The list of companies participating in the CCUS clusters covers many of the UK’s largest industrial, power & gas producers. The clusters tackle two important hurdles that facilitate decarbonisation:

  1. CCUS infrastructure enables the removal of CO2 emissions that can be extracted from production processes e.g. from power plants & industrial processes
  2. CCUS underpins rapid scaling of blue hydrogen production that can be used as a low carbon fuel (or e.g. as a reducing agent for steel production).

Part of the vision of these clusters is to create a vibrant, interactive local carbon & energy economy (see our 5th implication). Large industrial players represent the demand side.

4.Direct CCUS may trump hydrogen in power sector

There is currently much excitement about using hydrogen as a fuel in power plants. This is theoretically compelling because it allows the production of flexible electricity to complement storage, at high levels of renewable penetration.

Policy makers and market analysts have been quick to project capacity mixes in the 2030s and 40s which have significant volumes of high load factor hydrogen fuelled thermal power output e.g. via CCGTs. While this is a convenient solution in theory, there are some major practical challenges associated with the cost of hydrogen as a fuel.

Burning hydrogen in a power plant involves large efficiency losses. This includes the usual 45-50% efficiency loss of the power plant itself. But there are also significant energy losses in producing hydrogen from other energy sources (e.g. electricity in the case of green hydrogen and gas in the case of blue). It is going to take some huge technological breakthroughs for hydrogen to be anything more than an expensive peaking fuel for power production e.g. via reciprocating engines.

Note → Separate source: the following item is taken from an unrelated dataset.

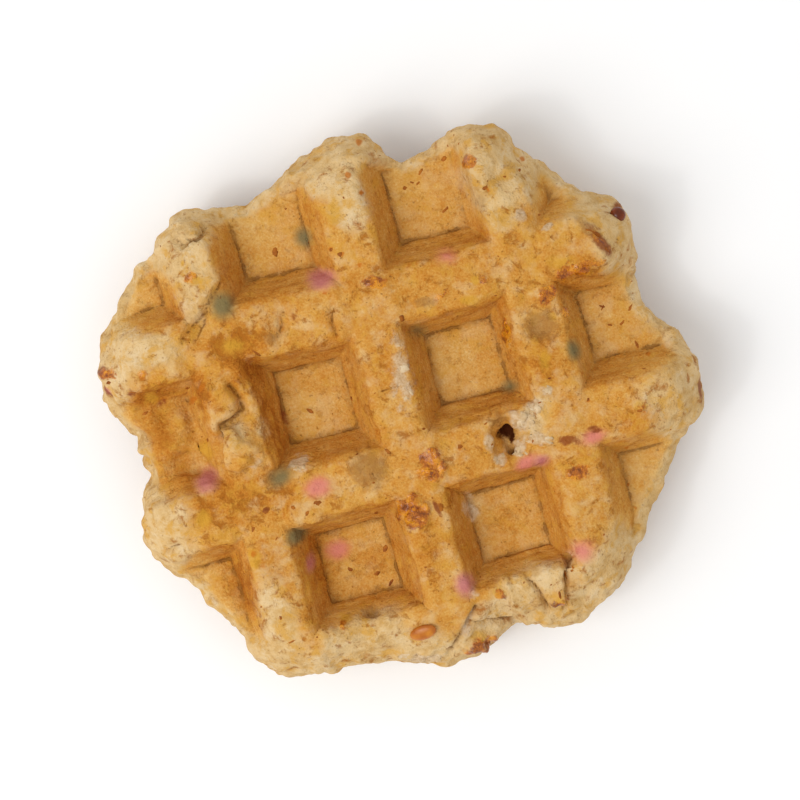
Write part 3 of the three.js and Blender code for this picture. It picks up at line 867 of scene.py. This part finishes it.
# The rest are scattered by chance over both faces.
SPECKS = 200
SPECK_THICKNESS = 0.16
LOWEST_SPECK = 0.8 * METRES
draw = np.random.default_rng(12)
corners = read_mesh("co")
normals = read_mesh("normal")
for pick in draw.integers(0, len(corners), SPECKS):
    if corners[pick, 2] < LOWEST_SPECK:
        continue
    length = draw.uniform(0.25, 0.7)
    width = length * draw.uniform(0.4, 0.8)
    spots.append((corners[pick], normals[pick], draw.uniform(0, math.pi), length, width, SPECK_THICKNESS))
flecks = ragged_bits("bran_flecks", spots, seed=4, sunk=0.22, rough=0.25)

bran = Finish("burnt_bran")
bran_tone = bran.bumps(1.2, detail=2, seed=9)
bran_colour = bran.tint(bran_tone, ((0.3, (0.19, 0.045, 0.004)), (0.7, (0.44, 0.145, 0.015))))
bran.feed(bran.shader.inputs["Base Color"], bran_colour)
bran.feed(bran.shader.inputs["Roughness"], 0.45 + 0.3 * bran_tone)
bran.shader.inputs["Specular IOR Level"].default_value = 0.15
flecks.data.materials.append(bran.material)
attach(flecks, "root")

# Burst pearl sugar
# Sugar pearls that melted on the hot plates and set again in the crust: amber glassy crumbs, a smooth
# toffee drop on the lower edge, and a burnt bead on the right one.

# Each cluster of crumbs: x, y, its reach along and across, turn and count.
SUGAR = (
    (1.7, -10.6, 2.4, 2.6, 0, 7),
    (-2.7, -17.9, 3.0, 3.0, 0, 10),
    (25.7, -18.5, 1.7, 1.4, 0, 5),
    (21.5, 37.8, 1.0, 0.8, 0, 4),
    (34.6, 15.4, 4.2, 0.9, 4, 7),
    (28.3, 12.2, 1.1, 1.4, 0, 5),
    (0.4, 22.0, 1.8, 0.7, -15, 5),
    (20.4, 7.8, 0.4, 2.4, 0, 4),
    (-48.4, 18.4, 1.0, 0.8, 0, 3),
)
spots = cluster(SUGAR, np.random.default_rng(21), sizes=(0.7, 1.7), thick=0.45)
crumbs = ragged_bits("amber_sugar", spots, seed=22, sunk=0.38, rough=0.45, angular=True)


def drop(name, near, turned, size):
    """A smooth drop of sugar on the dough's surface nearest to a place. Sizes are in millimetres."""
    hit, normal, _, _ = skin.find_nearest(Vector(near) * METRES)
    bpy.ops.object.select_all(action="DESELECT")
    bpy.ops.mesh.primitive_uv_sphere_add(segments=32, ring_count=20, radius=0.5)
    made = bpy.context.object
    made.name = name
    stretch = Matrix.Diagonal((*[length * METRES for length in size], 1))
    lying = flat_on(normal, math.radians(turned)).to_4x4()
    made.data.transform(Matrix.Translation(hit) @ lying @ stretch)
    made.data.shade_smooth()
    return made


nib = drop("burnt_drop", (-7.9, -39.8, 26), 13, (5.0, 2.8, 1.5))
bead = drop("burnt_bead", (46.2, 25.0, 18), 0, (2.8, 2.4, 2.6))


def set_sugar(name, noise, stops, smoothest, spread, gloss):
    """Set sugar, its colour and roughness both taken from one cloudy signal."""
    sugar = Finish(name)
    tone = sugar.bumps(**noise)
    sugar.feed(sugar.shader.inputs["Base Color"], sugar.tint(tone, stops))
    sugar.feed(sugar.shader.inputs["Roughness"], smoothest + spread * tone)
    sugar.shader.inputs["Specular IOR Level"].default_value = gloss
    return sugar


amber_glass = set_sugar(
    "amber_sugar",
    {"size": 1.0, "detail": 3, "rough": 0.6, "seed": 3},
    ((0.36, (0.22, 0.042, 0.001)), (0.48, (0.48, 0.135, 0.002)), (0.62, (0.72, 0.29, 0.010))),
    smoothest=0.1,
    spread=0.5,
    gloss=0.35,
)
burnt_glass = set_sugar(
    "burnt_sugar",
    {"size": 1.4, "detail": 2, "seed": 6},
    ((0.3, (0.07, 0.009, 0.001)), (0.7, (0.20, 0.034, 0.003))),
    smoothest=0.15,
    spread=0.2,
    gloss=0.3,
)
toffee = set_sugar(
    "toffee_sugar",
    {"size": 2.6, "detail": 3, "seed": 14},
    ((0.3, (0.28, 0.060, 0.002)), (0.5, (0.43, 0.120, 0.005)), (0.7, (0.58, 0.21, 0.012))),
    smoothest=0.15,
    spread=0.3,
    gloss=0.35,
)
for piece, finish in ((crumbs, amber_glass), (nib, toffee), (bead, burnt_glass)):
    piece.data.materials.append(finish.material)
    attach(piece, "root")

# Torn crumb
# Soft white crumb that shows where the crust tore open: loose pale crumbs round the hole, on the ridge and
# at the edge.

CRUMB = (
    (24.0, -3.7, 1.0, 0.9, 0, 4),
    (21.6, -5.8, 1.8, 0.9, 45, 6),
    (19.0, -7.8, 1.6, 1.5, 0, 8),
    (20.4, -11.3, 2.5, 0.8, -15, 8),
    (16.8, -12.6, 1.5, 0.6, -15, 5),
    (13.3, -13.0, 1.0, 0.7, 0, 3),
    (0.9, 5.0, 6.0, 1.4, 82, 4),
    (-8.6, -43.8, 4.0, 1.2, -14, 12),
    (-20.4, -5.0, 1.8, 0.8, 20, 4),
)
spots = cluster(CRUMB, np.random.default_rng(31), sizes=(1.0, 2.4), thick=0.26)
torn = ragged_bits("torn_crumb", spots, seed=32, sunk=0.36, rough=0.3)

crumb_white = Finish("torn_crumb")
crumb_colour = crumb_white.tint(
    crumb_white.bumps(1.3, detail=3, rough=0.6, seed=8),
    ((0.3, (0.46, 0.29, 0.13)), (0.5, (0.60, 0.43, 0.24)), (0.7, (0.70, 0.55, 0.36))),
)
crumb_white.feed(crumb_white.shader.inputs["Base Color"], crumb_colour)
crumb_white.shader.inputs["Roughness"].default_value = 0.7
crumb_white.shader.inputs["Specular IOR Level"].default_value = 0.2
torn.data.materials.append(crumb_white.material)
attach(torn, "root")

# The studio
# A pale bench and soft daylight from the upper left, seen almost straight from above.

bpy.ops.object.select_all(action="DESELECT")
bpy.ops.mesh.primitive_plane_add(size=3)
bench = bpy.context.object
bench.name = "bench"
bench_finish = bpy.data.materials.new("bench_white")
bench_finish.use_nodes = True
bench_finish.node_tree.nodes["Principled BSDF"].inputs["Base Color"].default_value = (0.93, 0.93, 0.93, 1)
bench_finish.node_tree.nodes["Principled BSDF"].inputs["Roughness"].default_value = 0.9
bench.data.materials.append(bench_finish)

sky = bpy.data.worlds.new("soft_sky")
sky.use_nodes = True
sky.node_tree.nodes["Background"].inputs["Color"].default_value = (1, 1, 1, 1)
sky.node_tree.nodes["Background"].inputs["Strength"].default_value = 0.76
bpy.context.scene.world = sky

CAMERA_TURN = math.radians(14.97)
LIGHTS_DISTANCE = 0.9
SUN_SIDE = Vector((-0.60, -0.30, 1.0))  # towards the light, as the picture shows it: right, up and out
light = bpy.data.lights.new("window", "AREA")
light.shape = "DISK"
light.size = 0.7
light.energy = 3.6
window = bpy.data.objects.new("window", light)
bpy.context.collection.objects.link(window)
towards = Matrix.Rotation(-CAMERA_TURN, 3, "Z") @ SUN_SIDE.normalized()
aimed = towards.to_track_quat("Z", "Y").to_matrix().to_4x4()
window.matrix_world = Matrix.Translation(towards * LIGHTS_DISTANCE) @ aimed

# A small lamp in the middle of the window, for glints on the sugar.
sparkle = bpy.data.lights.new("sparkle", "AREA")
sparkle.shape = "DISK"
sparkle.size = 0.12
sparkle.energy = 0.6
lamp = bpy.data.objects.new("sparkle", sparkle)
bpy.context.collection.objects.link(lamp)
lamp.matrix_world = window.matrix_world.copy()

# The camera looks almost straight down, and leans a little about the picture's two sides.
TARGET = Vector((-0.926, 0.580, 16.0)) * METRES
DISTANCE = 520 * METRES
PICTURE_WIDTH = 140 * METRES  # what the picture spans at the target
LEAN_X = math.radians(-4.89)
LEAN_Y = math.radians(0.63)
RAISED = 0.175 * METRES
SENSOR = 36
bpy.ops.object.camera_add()
camera = bpy.context.object
camera.data.sensor_width = SENSOR
camera.data.sensor_height = SENSOR
camera.data.lens = SENSOR * DISTANCE / PICTURE_WIDTH
camera.matrix_world = (
    Matrix.Translation(TARGET)
    @ Matrix.Rotation(-CAMERA_TURN, 4, "Z")
    @ Matrix.Rotation(LEAN_Y, 4, "Y")
    @ Matrix.Rotation(LEAN_X, 4, "X")
    @ Matrix.Translation((0, RAISED, DISTANCE))
)
bpy.context.scene.camera = camera
bpy.context.scene.view_settings.view_transform = "Standard"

Direct CCUS on power plants is also a major challenge. But a significant portion of the costs associated with this relate to CCUS transport & storage. The cluster infrastructure reduces that hurdle. This increases the chances that direct capture power production (e.g. on CCGTs) may be able to help plug the looming energy deficit the UK faces as power demand rises and thermal capacity closes across this decade.

5.Clusters to spawn local network economies

The UK’s industrial & energy clusters have historically been carbon intensive, but they have also been a source of substantial economic & employment growth. For example the success of ‘mushroom-like’ UKCS offshore infrastructure growth on the back of critical-mass keystone projects (Forties, Brent, St Fergus, Bacton).

The same thing is now needed ‘in reverse’, after which smaller (this time onshore) branches can grow organically, incrementally on the back of existing CCUS infrastructure.

There are likely to be strong positive feedback loops within these clusters. And they have the potential to spawn growth in low carbon industry & power production, particularly given economies of scale.  If done right, the UK has the potential to reinvent its industrial base via technology innovation and competitive low carbon production.

These clusters also have the potential to spawn organic network growth at three levels

  1. Local cluster expansion i.e. adding incremental demand & production sources
  2. UK cluster interconnection e.g. linking North East with North West & Scottish clusters, via midstream hydrogen & carbon transport infrastructure
  3. Potential cross border linkages in the longer term e.g. to similar clusters within the Netherlands & Norway.

There is an enormous amount of investment and work to be done to realise this vision. But bold targets, an effective policy framework & committed investors are the right ingredients to make it happen.